Similarly, there would be votes based on the perceived ability of the candidates to unite colleagues or to articulate a vision for the country and votes based on friendship.

turnbull leadership

Julie Bishop and former prime minister Malcolm Turnbull front the media after winning the initial leadership contest against Peter Dutton.

“And the list could go on and on,” Ms Gillard said in a lecture at the University of Adelaide on Tuesday.

“But I think one item that should appear on it is votes touched by bias, conscious or unconscious, about gender.

“What was the precise mix and the weighting of these kinds of factors in a Liberal member or senator’s head?

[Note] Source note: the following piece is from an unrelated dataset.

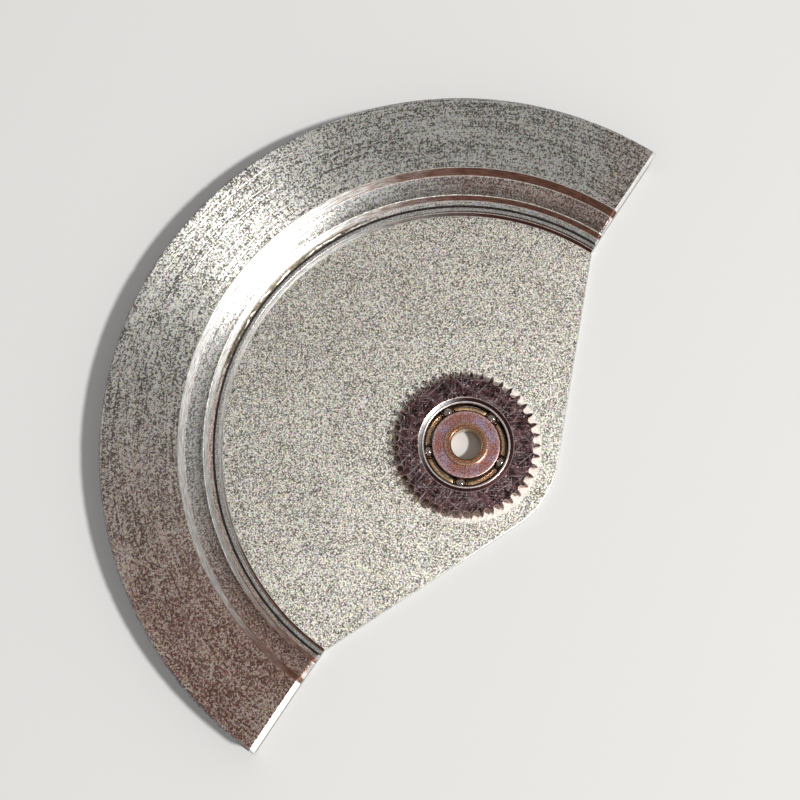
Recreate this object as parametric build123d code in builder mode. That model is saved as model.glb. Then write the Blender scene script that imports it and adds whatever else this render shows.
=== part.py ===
from build123d import *
import os
from math import acos, asin, cos, degrees, radians, sin, sqrt

# An automatic watch rotor, lying as it is stored: the movement side faces up, the display side faces down.
# All sizes are in millimetres. +Z is the bearing axis and points out of the movement side. The origin is on
# that axis, in the face that seats on the automatic bridge. +Y points through the middle of the weight.

# Heights of the main faces above the seat
REST_Z = -0.66
BAND_Z = 0.92
PLATE_TOP_Z = -0.40
PLATE_THICKNESS = 0.22
GEAR_FACE_Z = 0.02

# Weight: a ring turned in steps and cut straight across. From the flat outer band a sloping wall leads to
# the middle band, which is a shallow cone, and a second wall leads down to the narrow ledge by the plate.
WEIGHT_R = 12.5
CUT_Y = 0.12
BAND_INNER_R = 9.80
MIDDLE_OUTER_R = 9.65
MIDDLE_OUTER_Z = 0.57
MIDDLE_INNER_R = 9.03
MIDDLE_INNER_Z = 0.19
LEDGE_OUTER_R = 8.91
LEDGE_OUTER_Z = 0.01
LEDGE_INNER_Z = -0.09
JOINT_R = 8.73
RIM_BEVEL = 0.09
DISPLAY_BEVEL = 0.18
END_BEVEL = 0.11
LEDGE_END_BEVEL = 0.04
LIP_BEVEL = 0.035

# Plate: let into the weight from the display side, with a raised rim
RIM_TOP_Z = -0.11
RIM_LIP_R = 8.575
RIM_STEP_R = 8.56
RIM_STEP_Z = -0.20
RIM_NECK_R = 8.535
RIM_NECK_Z = -0.225
RIM_FOOT_R = 8.49
TONGUE_R = 9.40
TONGUE_THICKNESS = 0.12
HUB_R = 3.29
EDGE_BREAK = 0.04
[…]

“We don’t know and maybe the individuals involved couldn’t even precisely articulate it themselves.”

However, Ms Gillard said there had been a shift in the national conversation about women, gender and leadership in the years since she was prime minister.

“When I governed, the overwhelming mindset of the media was to dismiss out of hand any suggestion that anything happening to me was in any way related to gender,” she said.

“Now conversations about gender and leadership, including political leadership, are mainstream.

“As we meet today, there is lively discussion happening about allegations of bullying and intimidation in the Liberal Party.

“The fact such matters are being raised at all and taken seriously when they are is progress.”

But Ms Gillard said while conversation was good, action was better.

She said it remained “hard evidence” that while the number of women in the ALP federal caucus had jumped from 14.5 per cent in 1994 to 46 per cent at present, in the Liberal Party the increase was less than 10 percentage points to 23 per cent.